Peaceful legal demonstrations to mark the
anniversary of the disappearance of leading
opposition figures Viktor Hanchar and Anatoly
Krasouski, held on the 16th day of every month, were
regularly dispersed using force. Viktor Hanchar and
Yury Zakharenko, as well as businessman Anatoly
Krasouski and journalist Dmitry Zavadsky, were
subjected to enforced disappearances in 1999 and
2000. On 16 September, police officers in Minsk
allegedly used excessive force to disperse
demonstrators and detained 31 people for over three
hours before releasing them without charge. The
demonstrators reported that they had been standing
silently holding portraits of the disappeared when
approximately 40 men in plain clothes approached
and started to beat them, closely followed by riot
police who detained them and took them by bus to
Tsentralny District police department. According to
one demonstrator, police officers did not explain the
reason for their arrest and some of the detainees were
beaten in the bus. At the police station they were
reportedly made to stand facing the wall for three
hours and subjected to verbal abuse, threats and
beating. On 17 September, the Presidency of the
European Union expressed concern about the crackdown on peaceful demonstrations in Minsk the
previous day and urged the Belarusian authorities to
refrain from excessive use of force in dealing with
peaceful demonstrations.
Prisoners of conscience
Several people continued to be held under “restricted freedom” following participation in a
peaceful protest in January 2008. The conditions of
“restricted freedom” are so severe that they amount
to house arrest. Furthermore, although the sentence
of “restricted freedom” is imposed by a judge, the
details of the restrictions can be changed arbitrarily
by the police officer in charge of the case without
any possibility to appeal. This makes it very difficult
for those convicted to comply with the conditions of their sentence.
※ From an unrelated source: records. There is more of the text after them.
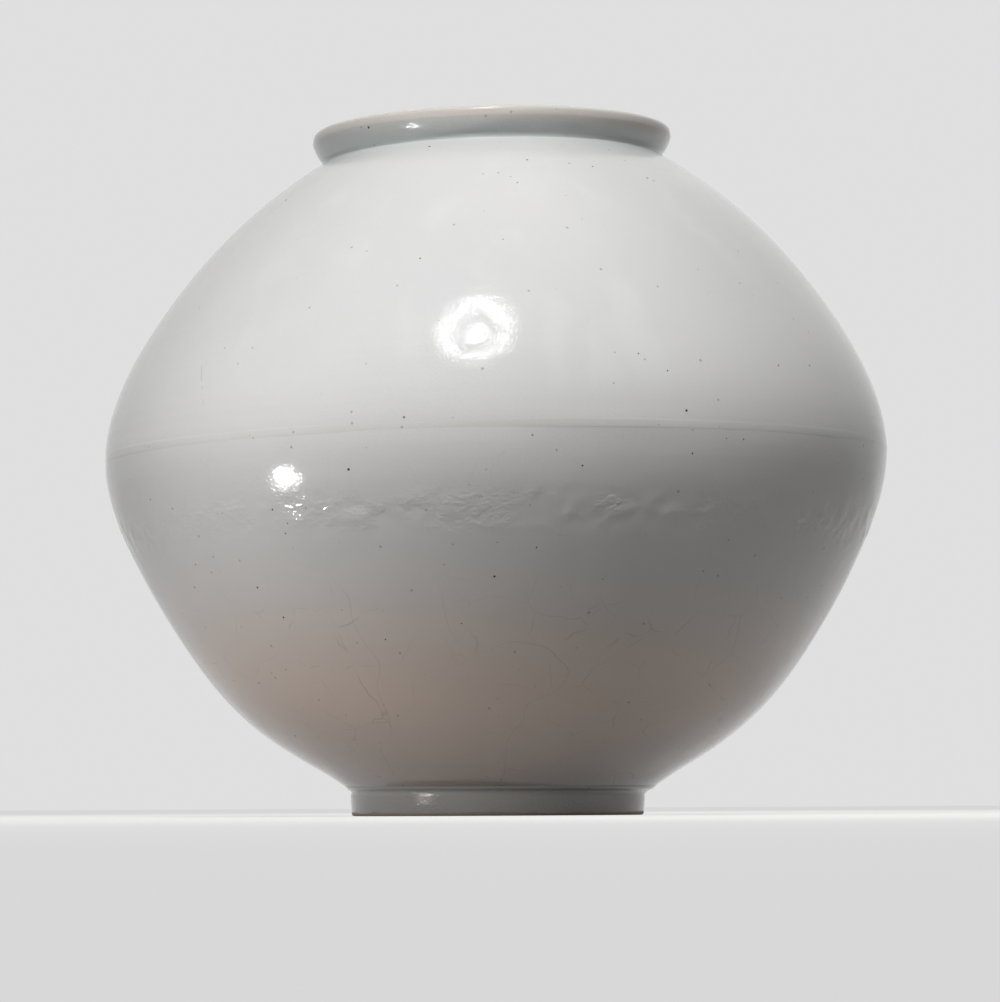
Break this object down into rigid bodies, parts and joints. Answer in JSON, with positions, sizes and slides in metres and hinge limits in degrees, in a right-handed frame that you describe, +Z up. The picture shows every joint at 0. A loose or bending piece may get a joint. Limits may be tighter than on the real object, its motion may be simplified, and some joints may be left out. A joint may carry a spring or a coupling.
{
  "type": "korean moon jar",
  "caption": "Free-standing white porcelain moon jar: two thrown bowls luted at the belly, a turned foot ring and a flared mouth rim.",
  "frame": {"origin": "centre of the foot ring on the surface that the jar stands on", "axes": "+Z up through the mouth; seen from the picture's side, +X is to the right and +Y points away from the viewer; the jar leans a little towards -X"},
  "size_m": [0.4621, 0.462, 0.4068],
  "materials": {
    "glazed_porcelain_lower": "clear feldspar glaze, soft gloss, faint crackle, warm tinge",
    "glazed_porcelain_upper": "clear feldspar glaze, soft gloss, faint blue-green tinge, iron specks",
    "luting_slip": "slip of the same clay under the same glaze",
    "foot_porcelain": "glazed sides, bare gritty standing edge",
    "rim_porcelain": "glazed, thin and speckled on its upper edge"
  },
  "bodies": {
    "root": {"lower_bowl": "glazed_porcelain_lower", "upper_bowl": "glazed_porcelain_upper", "belly_luting": "luting_slip", "foot_ring": "foot_porcelain", "mouth_rim": "rim_porcelain"}
  },
  "joints": []
}
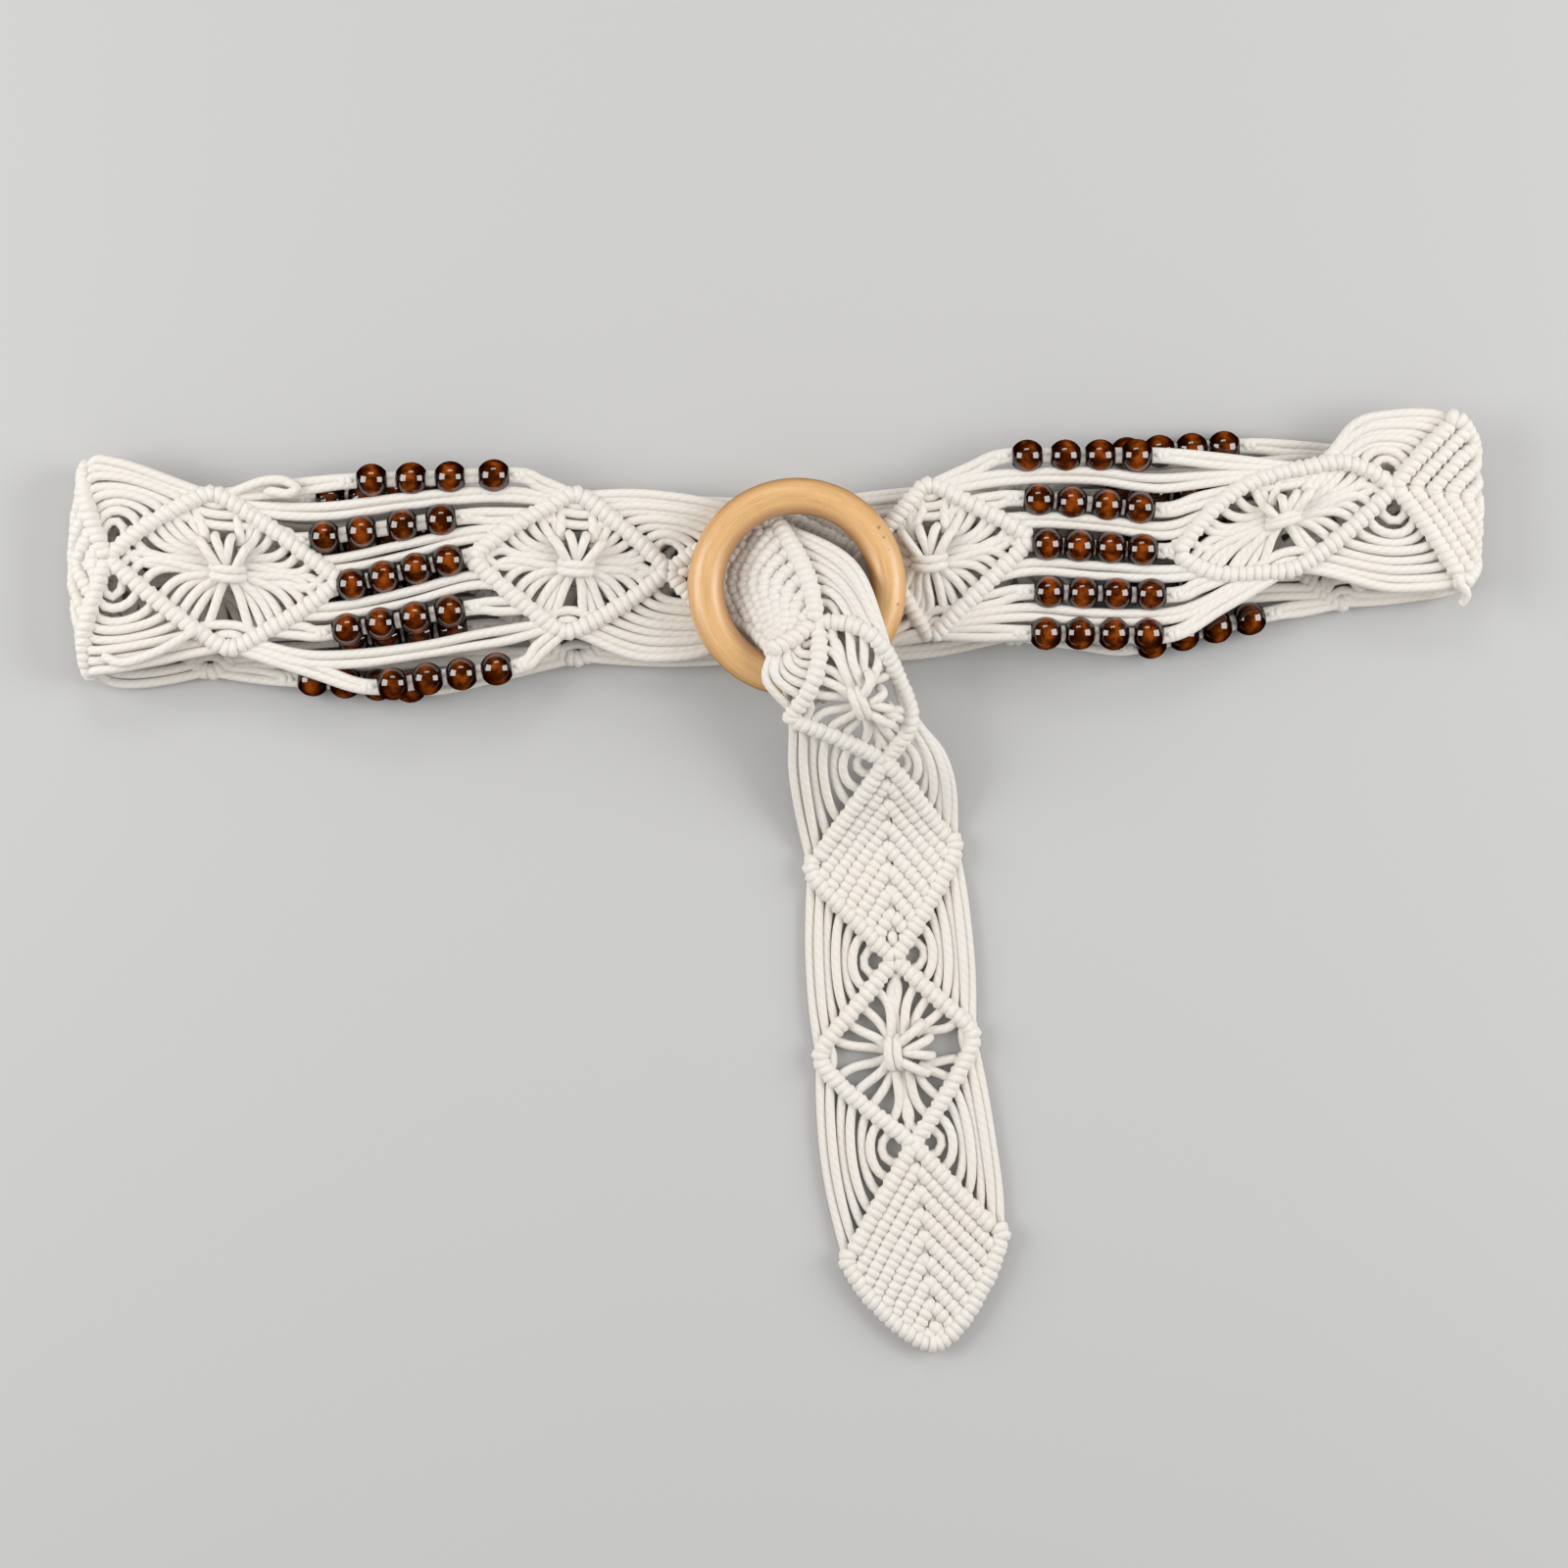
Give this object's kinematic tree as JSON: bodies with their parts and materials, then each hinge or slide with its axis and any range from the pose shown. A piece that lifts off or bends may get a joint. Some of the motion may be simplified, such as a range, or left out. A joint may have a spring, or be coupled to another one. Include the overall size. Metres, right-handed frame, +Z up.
{
  "type": "macrame belt with wooden ring",
  "caption": "Knotted cotton belt with strings of wooden beads, fastened as a flattened loop with its tail through a wooden ring buckle.",
  "frame": {"origin": "on the surface that the belt lies on, under the middle of the whole belt", "axes": "+X along the flattened loop, to the right in the picture; +Y away from the hanging tail, up in the picture; +Z up from the surface"},
  "size_m": [0.4274, 0.2842, 0.0333],
  "materials": {
    "cotton": "twisted cream cotton cord",
    "ring_wood": "satin honey-tan wood",
    "bead_wood": "glossy dark lacquer"
  },
  "bodies": {
    "root": {"ring": "ring_wood", "ring_mount": "cotton", "open_right_front": "cotton", "fold_right": "cotton", "open_right_back": "cotton", "mid_back": "cotton", "open_left_back": "cotton", "fold_left": "cotton", "open_left_front": "cotton", "filled_buckle": "cotton", "tail_open_upper": "cotton", "tail_filled_upper": "cotton", "tail_open_lower": "cotton", "tail_tip": "cotton", "beads_right_front_1": "bead_wood", "beads_right_front_2": "bead_wood", "beads_right_front_3": "bead_wood", "beads_right_front_4": "bead_wood", "beads_right_front_5": "bead_wood", "beads_right_back_1": "bead_wood", "beads_right_back_2": "bead_wood", "beads_right_back_3": "bead_wood", "beads_right_back_4": "bead_wood", "beads_right_back_5": "bead_wood", "beads_left_back_1": "bead_wood", "beads_left_back_2": "bead_wood", "beads_left_back_3": "bead_wood", "beads_left_back_4": "bead_wood", "beads_left_back_5": "bead_wood", "beads_left_front_1": "bead_wood", "beads_left_front_2": "bead_wood", "beads_left_front_3": "bead_wood", "beads_left_front_4": "bead_wood", "beads_left_front_5": "bead_wood"}
  },
  "joints": []
}
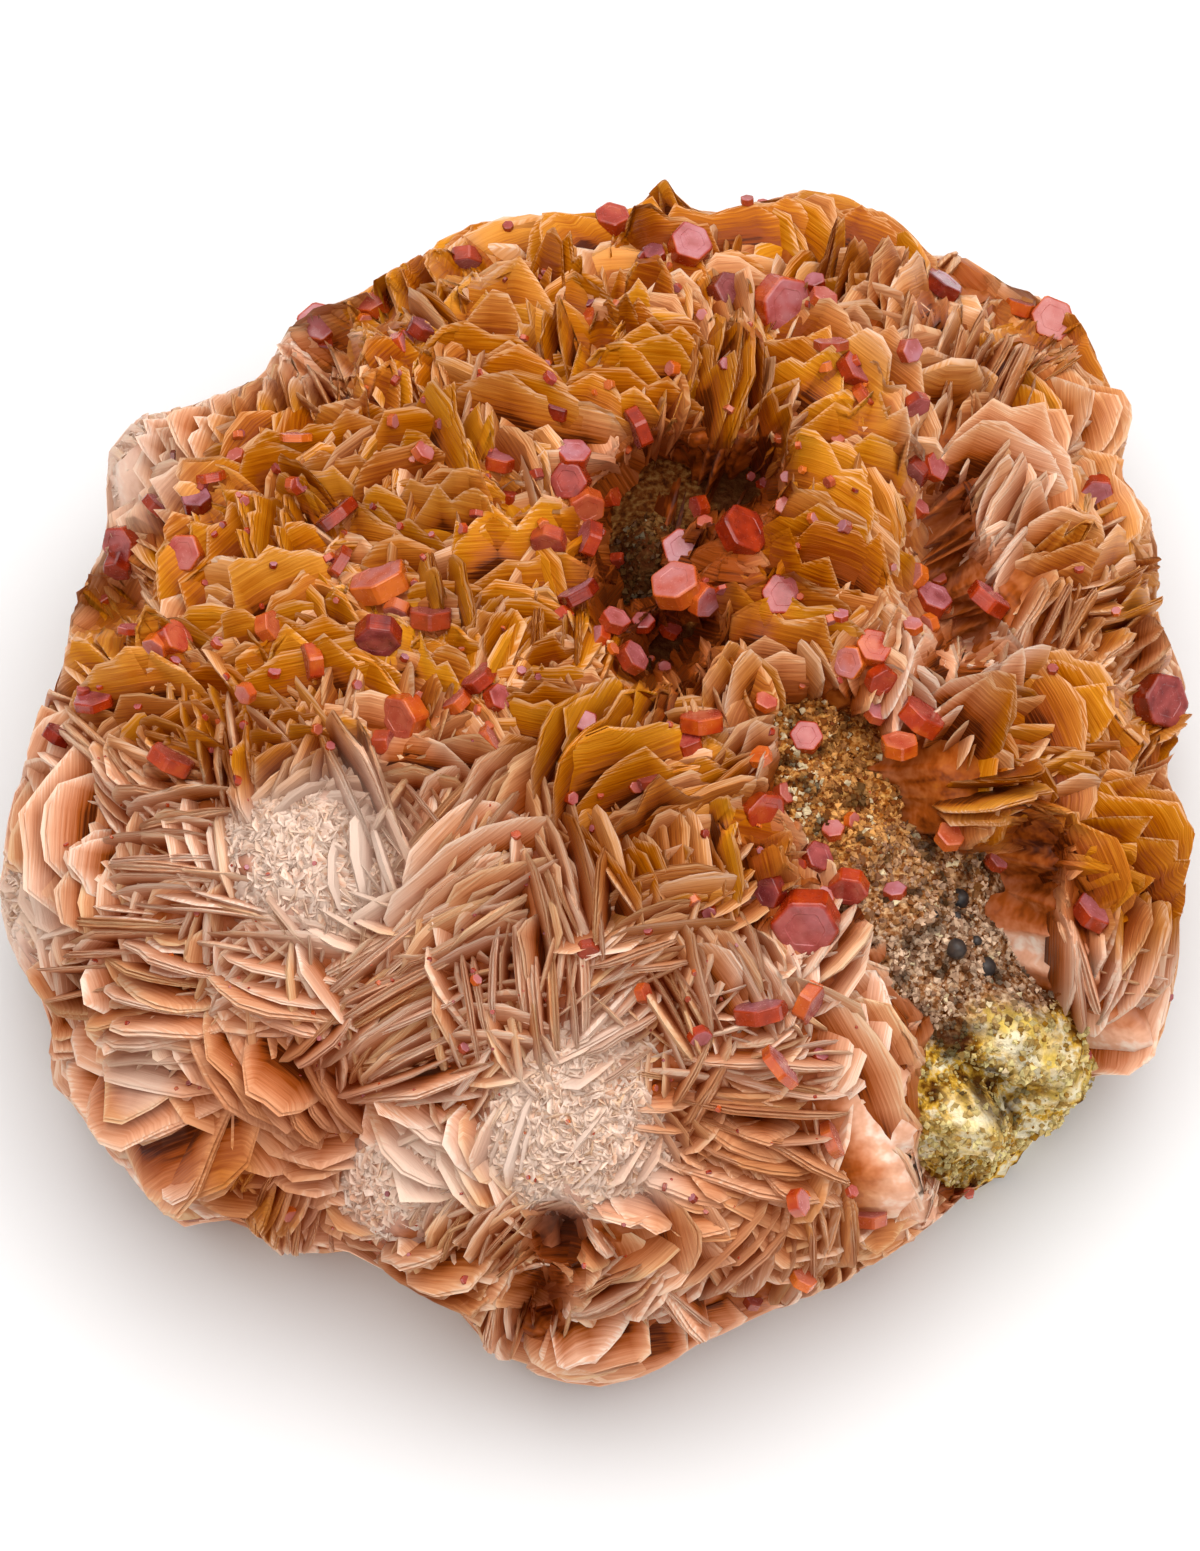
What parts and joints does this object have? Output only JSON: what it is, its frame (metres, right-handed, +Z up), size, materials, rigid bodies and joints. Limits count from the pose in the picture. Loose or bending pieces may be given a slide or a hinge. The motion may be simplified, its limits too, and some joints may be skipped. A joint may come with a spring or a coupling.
{
  "type": "vanadinite on barite mineral specimen",
  "caption": "Domed cluster of pale pink, ochre-edged barite blades on brown matrix rock, dotted with red hexagonal vanadinite crystals; rests on a flat cut base.",
  "frame": {"origin": "centre of the bounding box's footprint, on the flat cut base", "axes": "+Z up from the base; the show face looks forward (-Y) and up; +X to the viewer's right"},
  "size_m": [0.1005, 0.1107, 0.0495],
  "materials": {
    "barite": "waxy, translucent at the edges",
    "matrix": "rough, granular",
    "vanadinite": "glossy, translucent red"
  },
  "bodies": {
    "root": {"barite_blades": "barite", "matrix_rock": "matrix", "vanadinite_cluster_01": "vanadinite", "vanadinite_cluster_02": "vanadinite", "vanadinite_cluster_03": "vanadinite", "vanadinite_cluster_11": "vanadinite", "vanadinite_cluster_17": "vanadinite", "vanadinite_cluster_18": "vanadinite", "vanadinite_cluster_19": "vanadinite", "vanadinite_cluster_23": "vanadinite", "vanadinite_cluster_26": "vanadinite", "vanadinite_cluster_27": "vanadinite", "vanadinite_cluster_33": "vanadinite", "vanadinite_cluster_35": "vanadinite", "vanadinite_cluster_36": "vanadinite", "vanadinite_cluster_37": "vanadinite", "vanadinite_cluster_38": "vanadinite", "vanadinite_cluster_40": "vanadinite", "vanadinite_cluster_41": "vanadinite", "vanadinite_cluster_43": "vanadinite", "vanadinite_cluster_44": "vanadinite", "vanadinite_cluster_46": "vanadinite", "vanadinite_cluster_47": "vanadinite", "vanadinite_cluster_49": "vanadinite", "vanadinite_cluster_52": "vanadinite", "vanadinite_cluster_54": "vanadinite", "vanadinite_crystal_04": "vanadinite", "vanadinite_crystal_05": "vanadinite", "vanadinite_crystal_06": "vanadinite", "vanadinite_crystal_07": "vanadinite", "vanadinite_crystal_08": "vanadinite", "vanadinite_crystal_09": "vanadinite", "vanadinite_crystal_10": "vanadinite", "vanadinite_crystal_12": "vanadinite", "vanadinite_crystal_13": "vanadinite", "vanadinite_crystal_14": "vanadinite", "vanadinite_crystal_15": "vanadinite", "vanadinite_crystal_16": "vanadinite", "vanadinite_crystal_20": "vanadinite", "vanadinite_crystal_21": "vanadinite", "vanadinite_crystal_22": "vanadinite", "vanadinite_crystal_24": "vanadinite", "vanadinite_crystal_25": "vanadinite", "vanadinite_crystal_28": "vanadinite", "vanadinite_crystal_29": "vanadinite", "vanadinite_crystal_30": "vanadinite", "vanadinite_crystal_31": "vanadinite", "vanadinite_crystal_32": "vanadinite", "vanadinite_crystal_34": "vanadinite", "vanadinite_crystal_39": "vanadinite", "vanadinite_crystal_42": "vanadinite", "vanadinite_crystal_45": "vanadinite", "vanadinite_crystal_48": "vanadinite", "vanadinite_crystal_50": "vanadinite", "vanadinite_crystal_51": "vanadinite", "vanadinite_crystal_53": "vanadinite"}
  },
  "joints": []
}
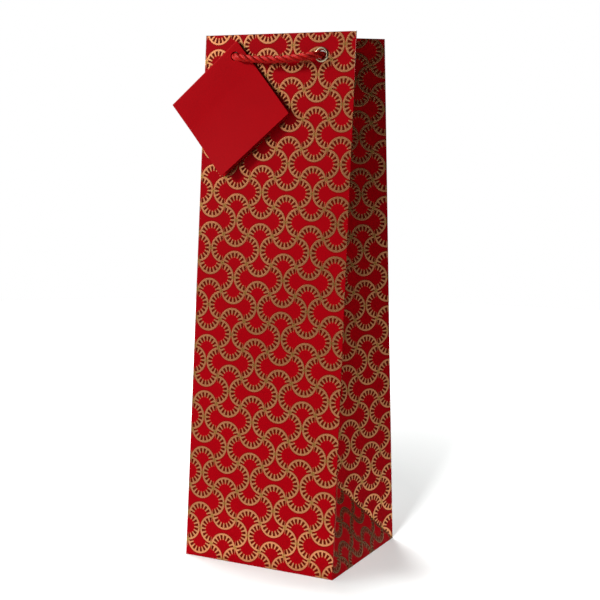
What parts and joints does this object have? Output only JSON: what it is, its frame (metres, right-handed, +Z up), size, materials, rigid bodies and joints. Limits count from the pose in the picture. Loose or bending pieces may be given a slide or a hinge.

On 7 July, Artsyom Dubski was sentenced to one
year in prison by the Asipovichi district court in the
Mahilyow region, and on 15 June Maxim Dashuk was
sentenced to one year and three months of further “restricted freedom” by the Maskouski district court in
Minsk. Both were convicted for violating the terms of
earlier sentences imposed for their participation in the
January 2008 protest and Amnesty International
considers them to be prisoners of conscience. These
young men had been among 11 people who were given
sentences of up to two years of “restricted freedom” for “taking part in or organizing actions that gravely disturb
public order”. As of November 2009, five out of the
original 11 had received amnesties, one had had his
restrictions reduced, and three remained abroad.
Human rights defenders
Civil society organizations faced many obstacles in
registering with the authorities before being permitted
to operate.
On 26 January, the human rights organization
Nasha Viasna (previously known as Viasna), applied
for registration and was refused for a third time. The
Ministry of Justice rejected the application on several
grounds: previous convictions of the group’s members
on administrative charges; inaccuracies in the list of
founders; the failure to describe the mechanism for
electing the Chair and the Secretary; the absence of the
organization’s name on one document; and that the
headquarters were too cramped. On 22 March, the
Supreme Court upheld the decision of the Ministry of
Justice after an appeal by the founders on 19 March.
On 25 April, the founders applied again and on 28 May,
registration was again refused by the Ministry of
Justice. In addition to the reasons cited in previous
refusals the Ministry of Justice claimed that the second
part of the organization’s name was not in line with its
statute. On 16 June 2009, the founders of Nasha
Viasna appealed against this decision, but refusal of
registration was again upheld by the Supreme Court on
12 August.
Violence against women
On 21 January, a new Law on Crime Prevention came
into effect which for the first time specifically referred
to domestic violence and called on state bodies
including the Ministry of Internal Affairs to investigate
all cases of domestic violence and to prosecute the
perpetrators. However, adequate structures and
resources to respond to violence against women were
lacking. At the end of the year only two shelters for
victims of domestic violence were financed from a
combination of state and non-governmental funding.